A Retrospective on the Robot Air Hockey Challenge: Benchmarking Robust, Reliable, and Safe Learning Techniques for Real-world Robotics

Puze Liu · Jonas Günster · Niklas Funk · Simon Gröger · Dong Chen · Haitham Bou Ammar · Julius Jankowski · Ante Marić · Sylvain Calinon · Andrej Orsula · Miguel Olivares · Hongyi Zhou · Rudolf Lioutikov · Gerhard Neumann · Amarildo Likmeta · Amirhossein Zhalehmehrabi · Thomas Bonenfant · Marcello Restelli · Davide Tateo · Ziyuan Liu · Jan Peters


Abstract:

Machine learning methods have a groundbreaking impact in many application domains, but their application on real robotic platforms is still limited.

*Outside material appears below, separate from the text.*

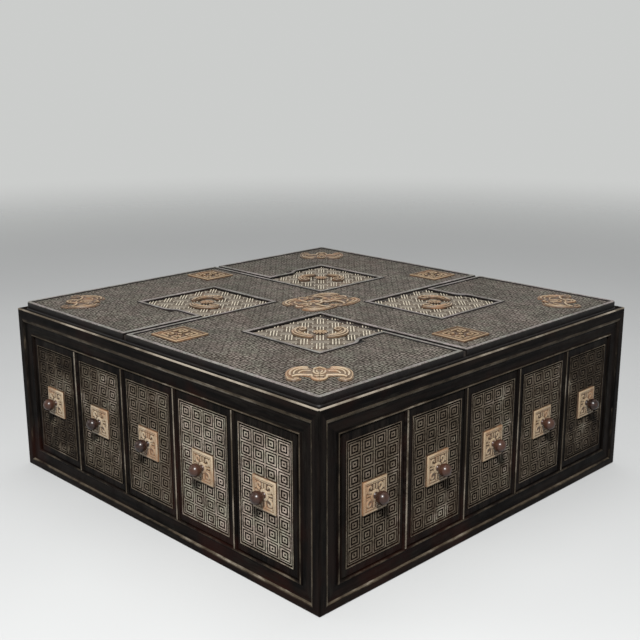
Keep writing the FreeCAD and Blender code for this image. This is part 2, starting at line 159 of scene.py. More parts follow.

Despite the many challenges associated with combining machine learning technology with robotics, robot learning remains one of the most promising directions for enhancing the capabilities of robots. When deploying learning-based approaches on real robots, extra effort is required to address the challenges posed by various factors in the real world. To investigate the key factors influencing real-world deployment and to encourage original solutions from different researchers, we organized the Robot Air Hockey Challenge at the NeurIPS 2023 conference. We selected the air hockey task as a benchmark, encompassing low-level robotics problems and high-level tactics. Different from other machine learning-centric benchmarks, participants need to tackle practical challenges in robotics, such as the sim-to-real gap, the low-level control issues, the safety problem, real-time requirements, and limited availability to real-world data. The competition's results show that learning-based approaches with prior knowledge integration still outperform the data-driven approaches when building a deployable robotics solution. The ablation study provides us insights into which real-world factors may be overlooked when building a learning-based solution. The real-world air hockey deployment of best-performing agents sets the foundation for future competitions and follow-up research directions.